Thursday, October 13, 2011

Understanding the Changes in Burma

By DR ZARNI Wednesday, October 12, 2011

All the “dramatic” developments in Burma, including the release of 6,000-plus prisoners, are, as US Assistant Secretary of State Kurt Campbell put it, certainly welcome.  Likewise, the man from the International Crisis Group was singing the praise of Naypyidaw on the BBC World Service News hour with Robin Lustig on 11 Oct .

And yet despite these loud applauses of “changes” in Burma, the Burmese public is finding it very, very difficult to feel hopeful.

Not even Burma’s highly regarded political comedian Zaganar could say he was happy in spite of his new found freedom today when he was released from Myitkyina jail where he was serving 34 years behind bars.   He told the Burmese local Eleven Media Group before boarding the Rangoon-bound plane, "Based on my current experiences I dare not think changes are real and big this time either."

Time magazine quoted his remark to the Associate Press:  "I am not happy at all, as none of my 14 so-called political prisoner friends from Myitkyina prison are among those freed today". 

So, how are we really to understand these much-trumpeted “changes” in Burma?

These changes do not include the change of heart among Burma’s rulers.  They are in fact principally related to only two things.

First, the regime's felt need to realign its geopolitical interests.

The military’s uneasiness about its need to rely on China for international protection runs deep.  Today China is also Burma’s number one foreign investor, all of it in mega-development, infrastructural and resource extractive projects.

And for Naypyidaw dealing with an increasingly aggressive, powerful and rich Beijing, without the backing of the West and the mainstream Burman public, is like fighting with one hand tied behind the back.

Tangible improvements on the human rights, political and development fronts are part of the price the generals have to pay to balance Beijing's growing influence.

Second, the generals and ex-generals have an acute desire to prove that they are not failures at nation-building, as the bulk of the Burmese public thinks. That’s understandable. The military has had nearly half a century to govern, develop and bring about peace and prosperity for all—not just themselves and their families. But they have turned the world’s rice basket into a basket case.

Hard facts on the ground speak louder than the military’s institutionalized fiction that the senior and junior generals vis-à-vis civilians are brilliant nation-builders. The generals’ Burma is ranked second to last, just ahead of Somalia, on Transparency International's Corruption Index. Public provision of health services exists only in name. There are no social safety nets. Period.

Public education, the largest provider of schooling, at all levels lies in ruin. Ninety-nine percent of university graduates don’t know what BA or BSc stands for, let alone how to spell Bachelor of Arts or Science correctly. And forget the home-grown PhDs.

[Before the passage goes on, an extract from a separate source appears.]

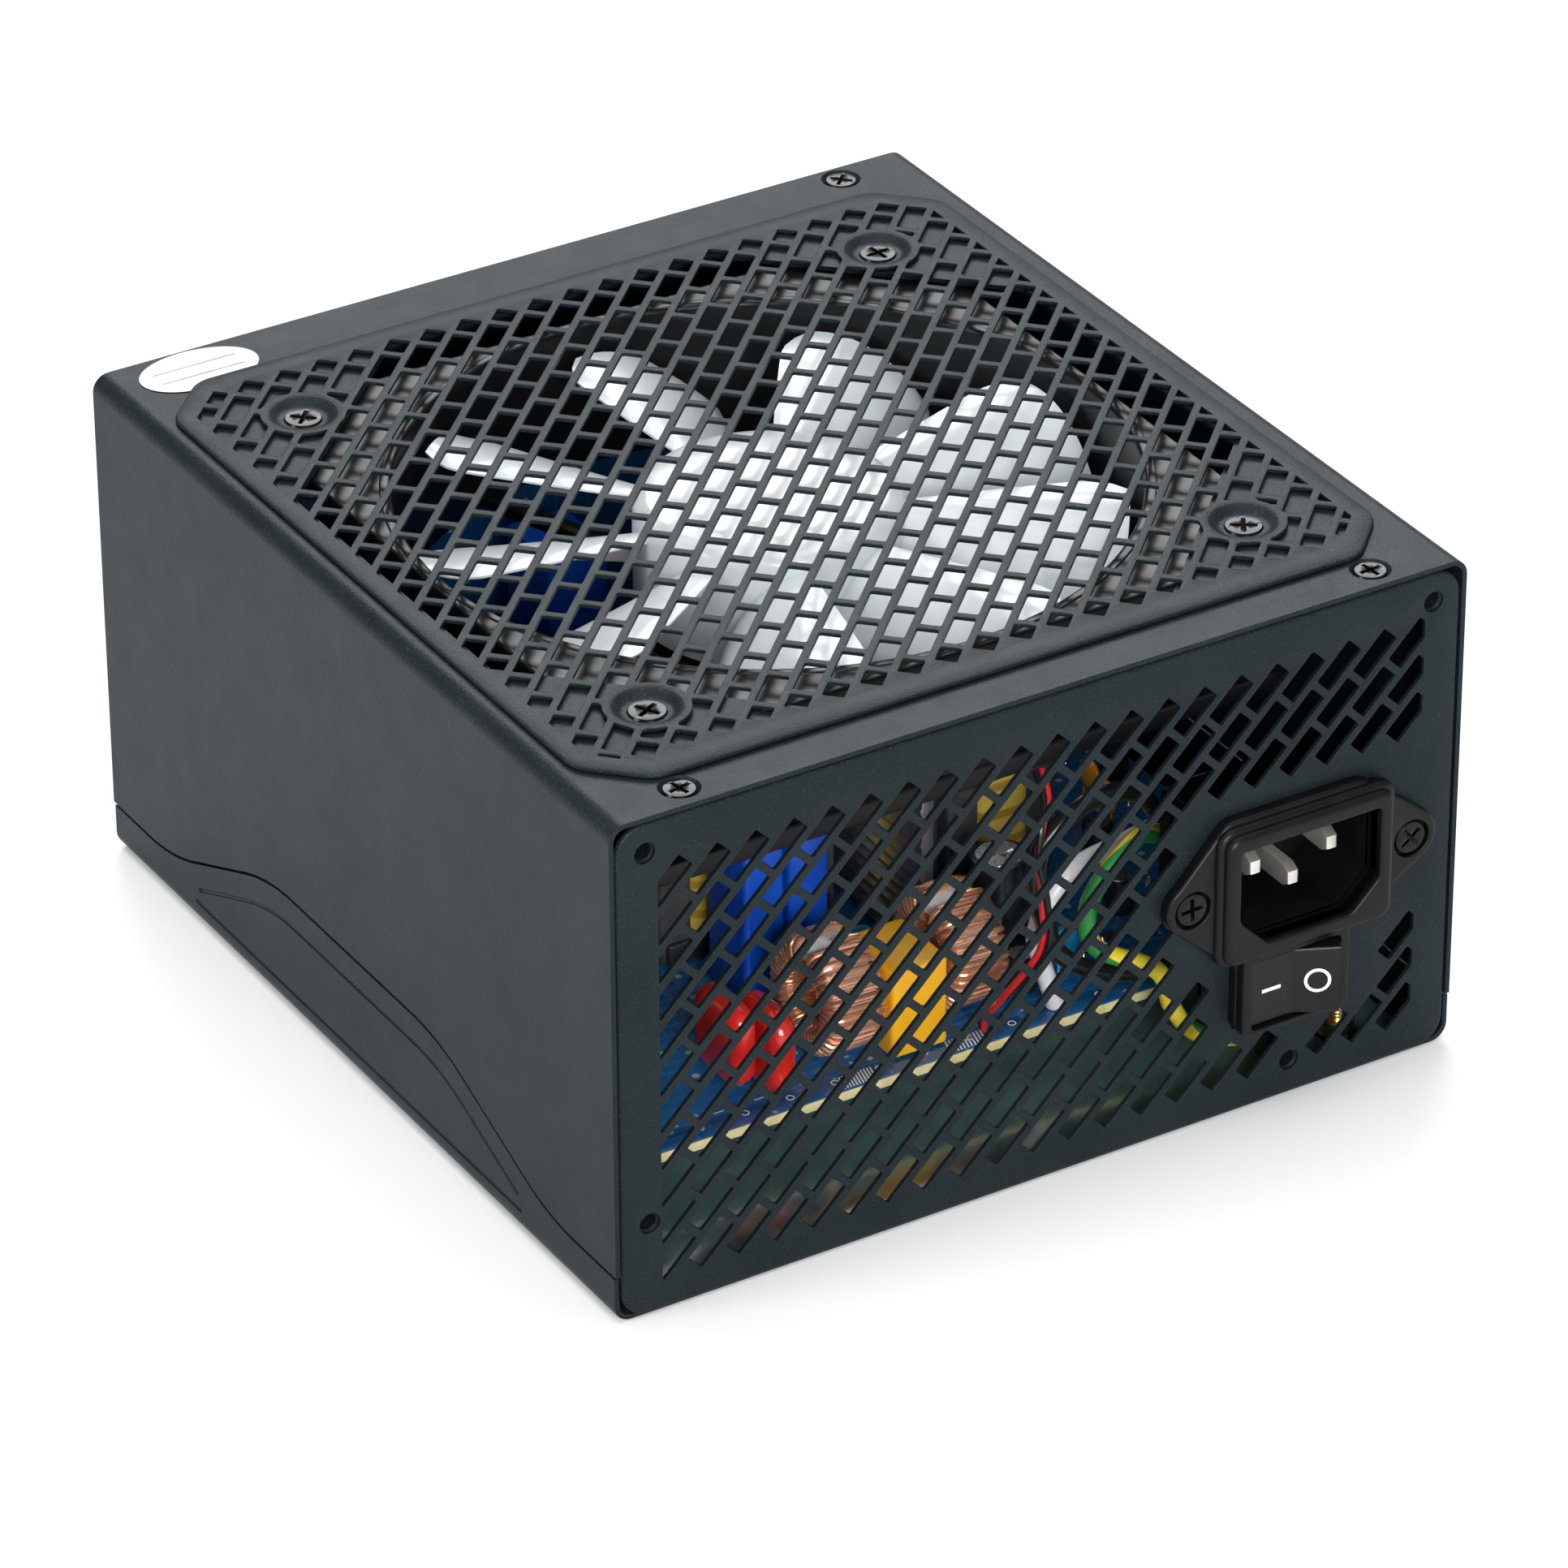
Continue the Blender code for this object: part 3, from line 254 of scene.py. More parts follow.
def shifted(loop, distance):
    """The loop moved to its left by a distance, corners kept sharp."""
    moved = []
    for before, at, after in zip(loop[-1:] + loop[:-1], loop, loop[1:] + loop[:1]):
        d1 = (Vector(at) - Vector(before)).normalized()
        d2 = (Vector(after) - Vector(at)).normalized()
        n1 = Vector((-d1.y, d1.x))
        n2 = Vector((-d2.y, d2.x))
        reach = (n1 + n2) / max(0.4, 1 + n1.dot(n2))
        moved.append((at[0] + reach.x * distance, at[1] + reach.y * distance))
    return moved


def clipped(loop, normal, limit):
    """What is left of a convex loop where normal . point is at most limit."""
    kept = []
    for a, b in zip(loop, loop[1:] + loop[:1]):
        da = a[0] * normal[0] + a[1] * normal[1] - limit
        db = b[0] * normal[0] + b[1] * normal[1] - limit
        if da <= 0:
            kept.append(a)
        if da * db < 0:
            t = da / (da - db)
            kept.append((a[0] + (b[0] - a[0]) * t, a[1] + (b[1] - a[1]) * t))
    return kept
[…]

This extremely low quality of human resources is not the exclusive problem of civilian educational and bureaucratic institutions. The bulk of the 4,000-plus graduates from the Defense Services Academy, the Defense Services Technological Academy and the Defense Services Medical Academy failed entrance examinations at Russian educational institutes where they were sent as “state scholars” under civilian disguise.
There are pockets of communities whose socioeconomic and humanitarian conditions are closer to those of countries in Sub-Saharan Africa than to those of an Asian country about to “take off” developmentally. Many spend more than 70 percent of their meager household income on food alone, while wealth is increasingly concentrated in the hands of the Chinese and a handful of cronies, who in part play the role of portfolio managers for the generals and ex-generals.

The country’s ecology and communities face serious threats to their survival from some mega-development projects such as dam construction—seven on the Irrawaddy, Burma’s Nile, alone—and the two major Chinese gas and oil pipelines and Thailand’s $13 billion Special Economic Zone construction in the country's far south.

Nearly one-million Muslims—Arakanese Muslims and Rohingya—are forced to live in semi-concentration camps in Arakan State. In the midst of economically rising Asia, the country produces the fifth largest refugee population in the world. The Burma Army is still waging military operations against armed ethnic groups such as the Kachin Independence Army and the Karen National Union.